Created attachment 182850 [details] [review] Lock the input id increment in libxml using a mutex (attempt #2) Lock the input id increment in libxml. This needs to be a monotonically increasing counter which cannot be achieved with a simple increment (it's easy to construct interleavings in which this count goes backwards, or repeats). libxml doesn't provide any atomic increment operations, so I've gone for the mutex approach, which is slower, but probably fine. Now works if you aren't using libxml multithreaded (i.e., don't call xmlInitParser).

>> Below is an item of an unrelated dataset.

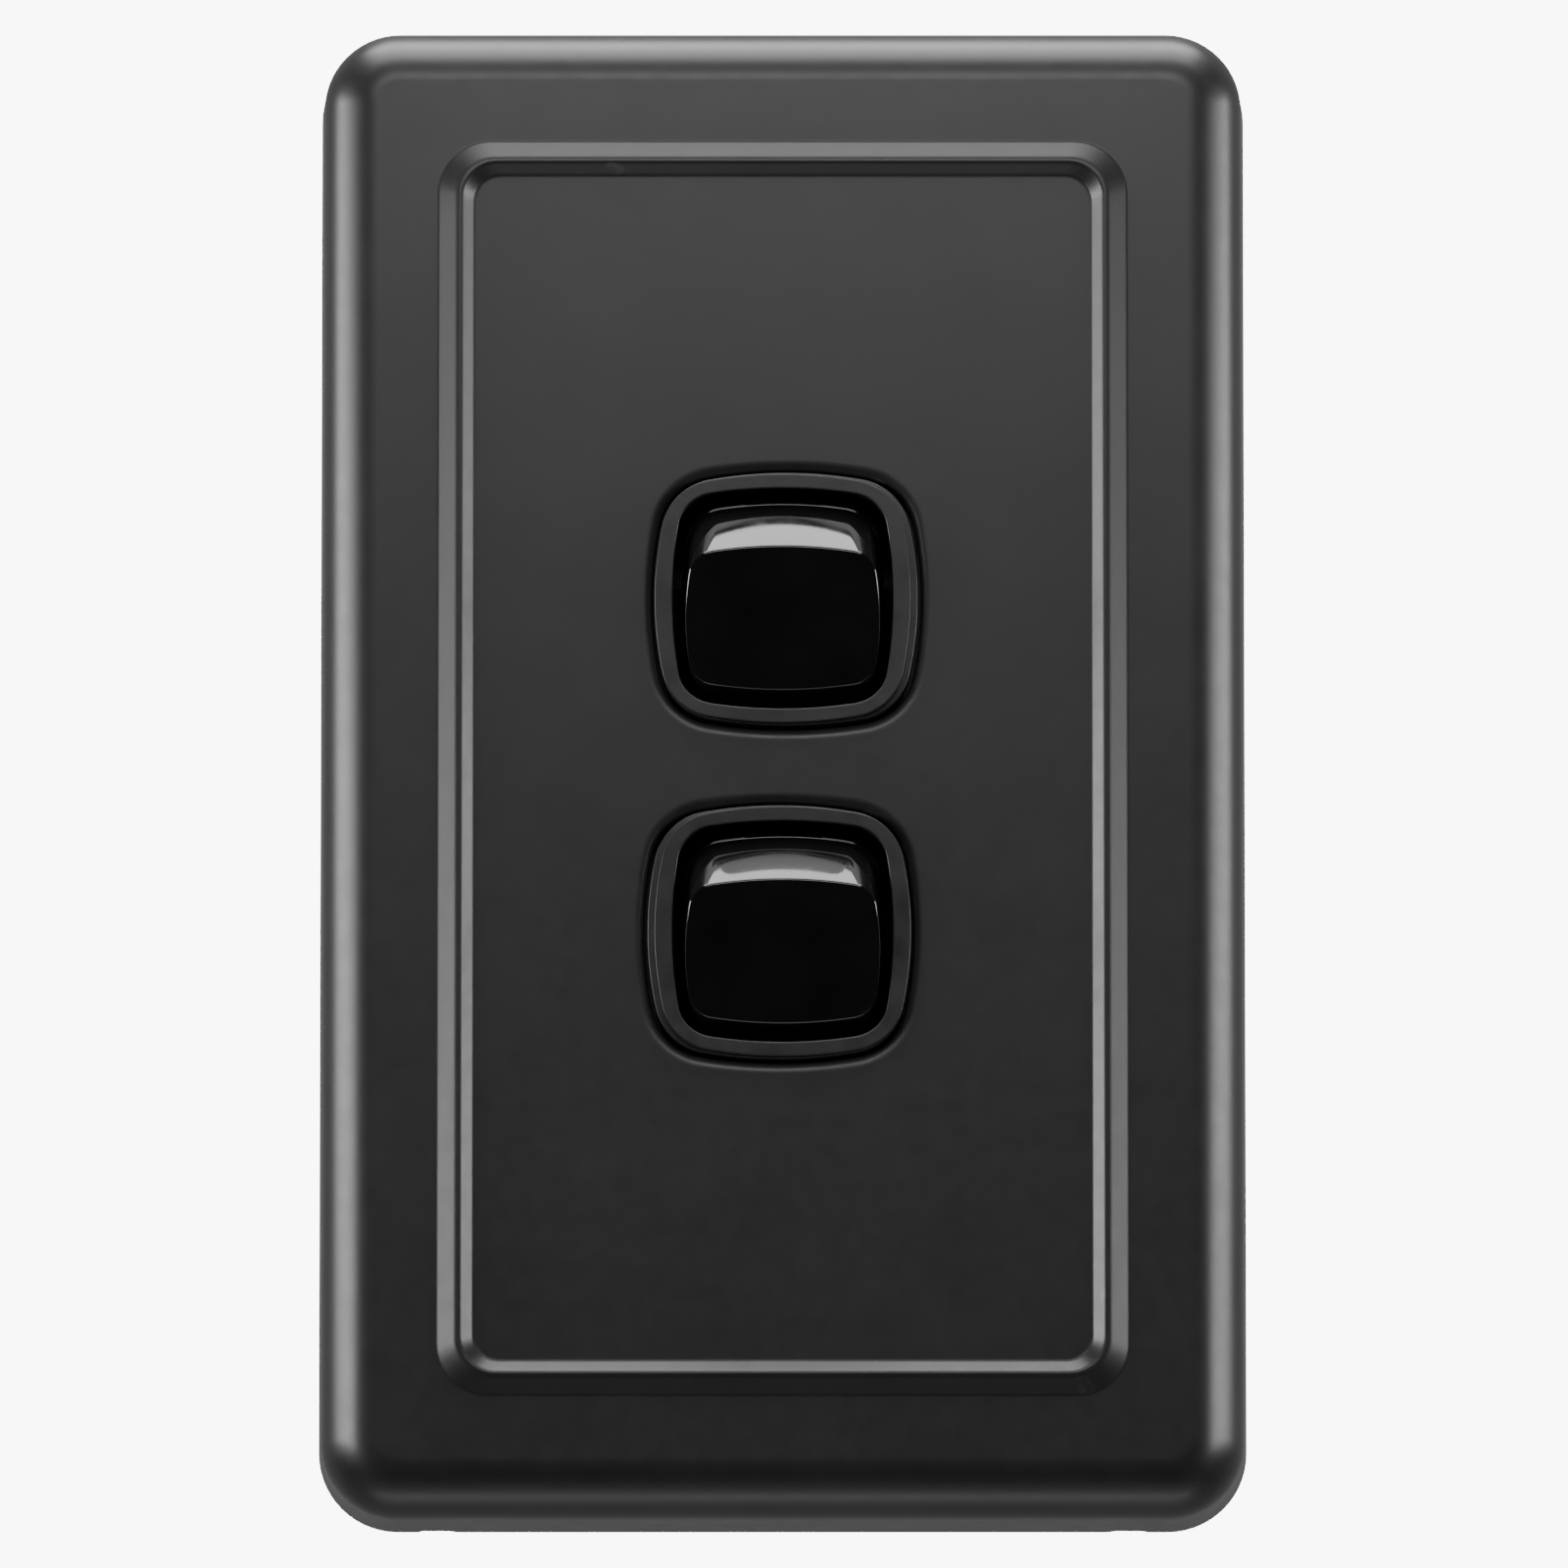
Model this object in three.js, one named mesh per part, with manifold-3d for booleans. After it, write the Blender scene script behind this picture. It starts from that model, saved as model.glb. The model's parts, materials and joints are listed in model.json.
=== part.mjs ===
// Two-gang vertical rocker wall switch.
//
// Millimetres, +Z up, +X to the right as seen from the room. The origin is the centre of the wall
// plane: the room is at -Y, the wall box at +Y. A pressed-metal cover clips over a moulded base,
// and the base carries two identical switch mechanisms, one above the other.

import * as THREE from 'three';
import Module from 'manifold-3d';
import { mergeVertices } from 'three/addons/utils/BufferGeometryUtils.js';

const wasm = await Module();
wasm.setup();

// ---------------------------------------------------------------- driving dimensions

const PLATE = { width: 70, height: 114, depth: 9.5, sheet: 1.2, corner: 6 };
const SKIRT = { depth: 5.3, draft: 0.26 };
const ROLL = { radius: 4.2, steps: 6 };
const BEAD = { outerX: 26.15, outerZ: 47.95, outerCorner: 4, innerX: 23.25, innerZ: 45.2, innerCorner: 2,
  height: 0.7, section: [[0, 0], [0.52, 0.9], [0.62, 1], [0.72, 0.9], [1, 0]] };
const COVER_HOLE = { halfX: 10.15, halfZ: 9.9, bulgeX: 1.35, bulgeZ: 1.15, corner: 4.6 };
const HOLE_SHIFT = 0.31;
const PRY_NOTCH = { x: 26, width: 2.9, depth: 0.75 };

const GANG_PITCH = 25.4;
const GANGS = [
  { name: 'upper', z: GANG_PITCH / 2, side: 1 },
  { name: 'lower', z: -GANG_PITCH / 2, side: -1 },
];

const BASE = { halfX: 33, halfZ: 55.5, corner: 4, wall: 2, webFront: -7.9, webBack: -5.9,
  aperture: 11, apertureCorner: 2 };
const RIB = { x: 15, z: 29, thickness: 1.2, back: -4.7, endX: 30.8, endZ: 53.3 };
const LUG = { z: 28, length: 7, reach: 0.3, front: -3.4, back: -1.4 };
const MOUNTING_SCREW = { z: 42, headRadius: 3.3, shankRadius: 1.6, headFront: -7.5, headBack: -5.6,
  tip: 16, recess: 1.3 };
const BOSS = { radius: 5, hole: 1.9, sink: 3.7 };

const MECHANISM = { half: 12.1, corner: 1.4, front: -5.6, split: 2, back: 20, joint: 0.3 };
const RING = { halfX: 9.65, halfZ: 9.5, bulgeX: 1.3, bulgeZ: 1.1, corner: 4.2 };
const STEP = { halfX: 9.92, halfZ: 9.66, bulgeX: 1.35, bulgeZ: 1.15, corner: 4.4 };
const COLLAR = { front: -10.3, stepY: -9.85, foot: -7.4, edge: 0.2, stepShift: 0.25, shoulder: 1 };
const WELL = { halfX: 8.3, halfZ: 8.42, bulgeX: 0.8, bulgeZ: 0.8, corner: 2.9 };
const WELL_DEPTHS = { lipBack: -9.3, underLip: -8.9, wide: -7 };
const WELL_WIDE = { ...WELL, halfX: 8.8, halfZ: 9.5 };
const WELL_FLOOR = { y: 0.6, windowX: 5, windowZ: 6.5 };

const PIVOT_Y = -3.46;
const TILT = THREE.MathUtils.degToRad(12);
const ROCKER_FACE = { halfX: 7.34, halfZ: 5.42, bulgeX: 0.55, bulgeZ: 0.65, corner: 2 };
const ROCKER_FOOT = { halfX: 7.4, halfZ: 8.2, bulgeX: 0.65, bulgeZ: 0.75, corner: 2.8 };
const ROCKER = { faceY: -8.27, footY: -4.55, skirtY: -4.2, skirtBack: -3.5, skirt: 0.3, edge: 0.25,
  wall: 1.1 };
const TRUNNION = { radius: 1.1, reach: 10.4, seat: 1.4, seatDepth: 11.1, earOut: 8.4,
  earHalf: 2, earFront: -3.8, earBack: 1.4 };
const PLUNGER = { tip: 8.76, radius: 1.15, top: -0.5, tube: 2.4, bore: 1.5, boreTop: -6, tubeBack: 2 };
const SPRING = { radius: 1.1, wire: 0.22, from: -5.6, to: -0.85, turns: 5 };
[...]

The key point is about "single parser context" i.e. we compare id on inputs all related to the same parser context. Libxml2 doesn't allow multiple threads to call API for the same parser context http://xmlsoft.org/threads.html "Note that the thread safety cannot be ensured for multiple threads sharing the same document, the locking must be done at the application level" same parser == same document So as explained in the comment your locking patch is not needed, thanks, but I'm not taking that one :-) Daniel
Please re-read my original report. Even if used correctly (one context being accessed only in one thread) this code is unsafe. It is possible for a single thread to get the same value for id multiple times (if some other thread interferes by calling this function with some other context).
Sorry your explanation is just plain wrong. 2 possible case: hardware threads i.e. you have two different set of physical registers and the scenario you gave can't happen because the registers 0/1/2 of thread A and B are distints. Or is soft threads and the very basic thing one lear to do when implementing threads is to save/restore register set when switching threads. With the kind of arguments you put forward, I can prove that you can never run a multithreaded program safely, because the concurrent access on the register set, not envisioned by the compiler means that you cannot guarantee the semantic of the high level operations when running them in such a situation. You basically assume a completely broken thread implementation, recheck you basic or please chase someone else, you are just wrong here. Or come with a reproducer ! Daniel
It's not about saving and restoring register sets. Static function-local variables have a single memory location for the whole process. You could, in theory, write code to look up a different 'id' for each parser context, but if the code llib posted is all that's there, you haven't done it. Once we've established that there's a single 'id' variable, we can look at how two threads might interleave in incrementing it. llib has actually already done this, but not precisely enough to show you how two threads can race: Processor/thread A uses r1, while processor/thread B uses r2. r1 and r2 might be on different hardware cores, or they might be simulated when the OS saves and restores registers: A: load id in r1: r1 == 0; id == 0 B: load id in r2: r2 == 0; id == 0 B: increment r2: r2 == 1; id == 0 B: store id from r2: id == 1 B: load id in r2: r2 == 1; id == 1 B: increment r2: r2 == 2; id == 1 B: store id from r2: id == 2 A: increment r1: r1 == 1; id == 2 A: store id from r1: id == 1 B: load id in r2: r2 == 1; id == 1 B: increment r2: r2 == 2; id == 2 B: store id from r2: id == 2 B's second increment was lost because A overwrote it. They didn't need to re-use each other's registers to do this, just share the memory location for 'id'.
Heh, I didn't expect this to be so popular ! Okay, I was wrong ! It is theorically possible for one of the threads to not see the increase due to the lack of synchronization between the threads. Sorry llib I really looked at that from the wrong angle ! One more reason to state that global variables are evil. Now in practice I doubt this happen but okay I'm convinced and I'm reopening this, I will look at the patch. I didn't want to increase the parser context with yet another counter and went with the global variable thinking it would be safe, since we revisit this I may just extend the context instead to avoid putting a lock completely artificial from a processing POV into the path of creating input buffers. thanks for taking the time to get me right, I learned something ! Daniel
BTW was that spotted just with manual code review or did valgrind/helgrind or other tools spotted the error ? I'm curious ... Daniel
Thanks Jeffrey for explaining what I could not. Thread-safety is subtle. Daniel: this was found using tsan: <code.google.com/p/data-race-test/wiki/ThreadSanitizer>.
Hum, quite interesting, so this was developped from the helgrind framework and chromium (and hence libxml2/libxslt) is being checked against it. Okay I will keep an eye, this may be something we could use too for other projects ... thanks ! Daniel
Okay, I commited a fix, moving the id counter to the parser context instead this avoid the race and also avoid putting any extraneous lock contention on the parser. http://git.gnome.org/browse/libxml2/commit/?id=0d51cfebc9eecf311e50eabdf1c2412211220e6d thanks again for getting me right :-) Daniel P.S.: I pointed tsan to other people, it could be interesting for qemu-kvm and libvirt checking as they are doing more and more threading and being able to do this kind of checks on a regular basis would be extremely useful. P.S.2: you should advertise tsan more, people don't know about it :-)
Thanks for fixing. Your solution looks good to me.